**Task:** Write the data out again in full, with no departure from the original.

____

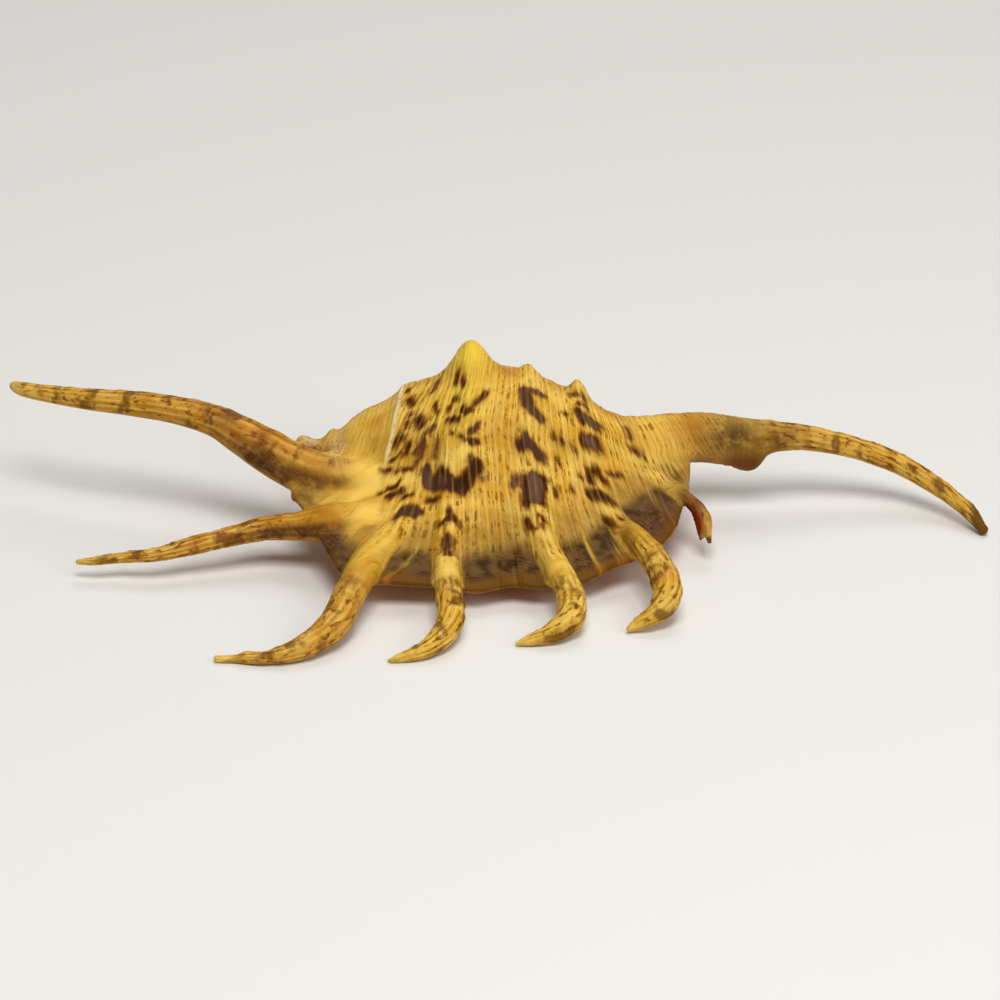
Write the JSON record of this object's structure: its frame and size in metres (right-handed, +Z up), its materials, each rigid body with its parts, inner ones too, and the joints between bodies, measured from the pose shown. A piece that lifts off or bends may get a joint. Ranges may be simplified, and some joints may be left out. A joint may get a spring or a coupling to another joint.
{
  "type": "spider conch shell",
  "caption": "Sea shell lying on its opening: a coiled body with knobs on its back, a flared lip with long curved fingers, and a long front canal.",
  "frame": {"origin": "middle of the shell's box in plan, on the surface that the shell rests on", "axes": "+X from the spire towards the tip of the front canal, -Y towards the flared lip and its fingers, +Z up"},
  "size_m": [0.1602, 0.0679, 0.0301],
  "materials": {
    "shell": "satin, golden ochre with dark brown blotches on the back, glossy orange inside the opening"
  },
  "bodies": {
    "root": {"shell": "shell"}
  },
  "joints": []
}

____

**Final result:**
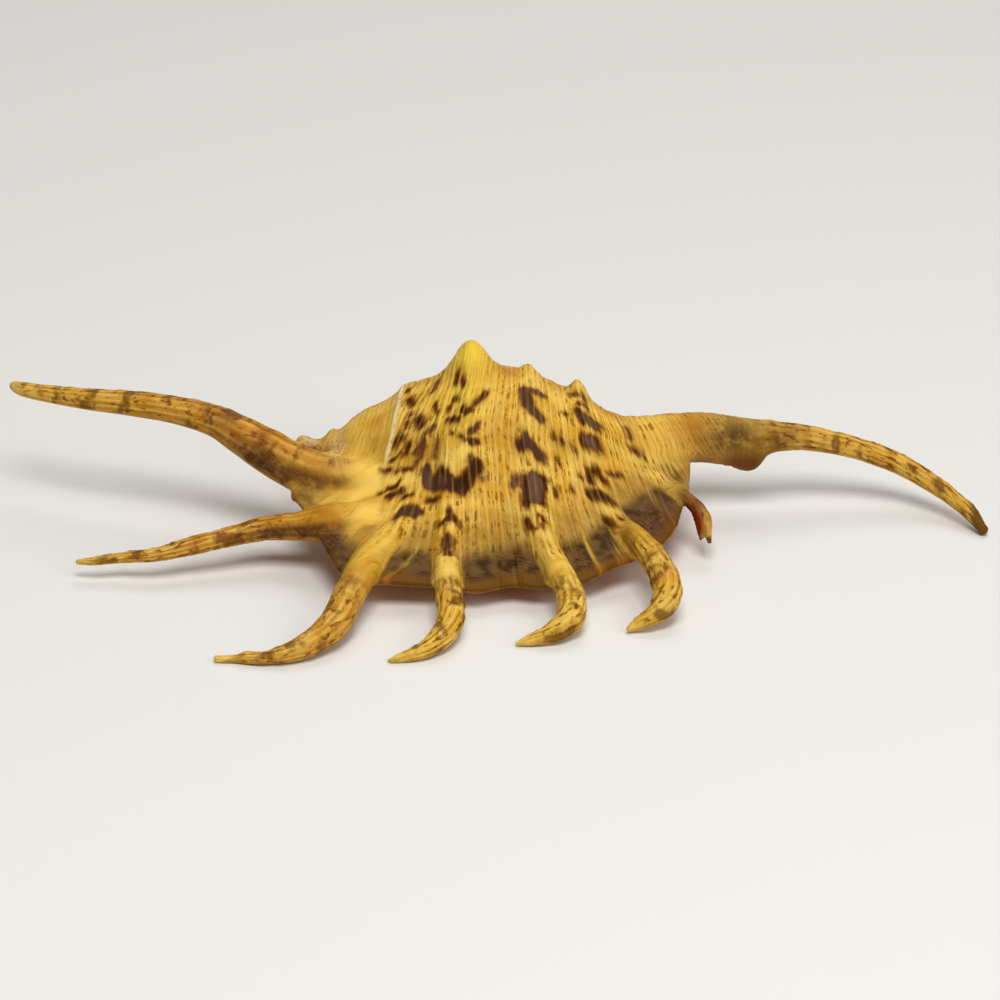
Write the JSON record of this object's structure: its frame and size in metres (right-handed, +Z up), its materials, each rigid body with its parts, inner ones too, and the joints between bodies, measured from the pose shown. A piece that lifts off or bends may get a joint. Ranges may be simplified, and some joints may be left out. A joint may get a spring or a coupling to another joint.
{
  "type": "spider conch shell",
  "caption": "Sea shell lying on its opening: a coiled body with knobs on its back, a flared lip with long curved fingers, and a long front canal.",
  "frame": {"origin": "middle of the shell's box in plan, on the surface that the shell rests on", "axes": "+X from the spire towards the tip of the front canal, -Y towards the flared lip and its fingers, +Z up"},
  "size_m": [0.1602, 0.0679, 0.0301],
  "materials": {
    "shell": "satin, golden ochre with dark brown blotches on the back, glossy orange inside the opening"
  },
  "bodies": {
    "root": {"shell": "shell"}
  },
  "joints": []
}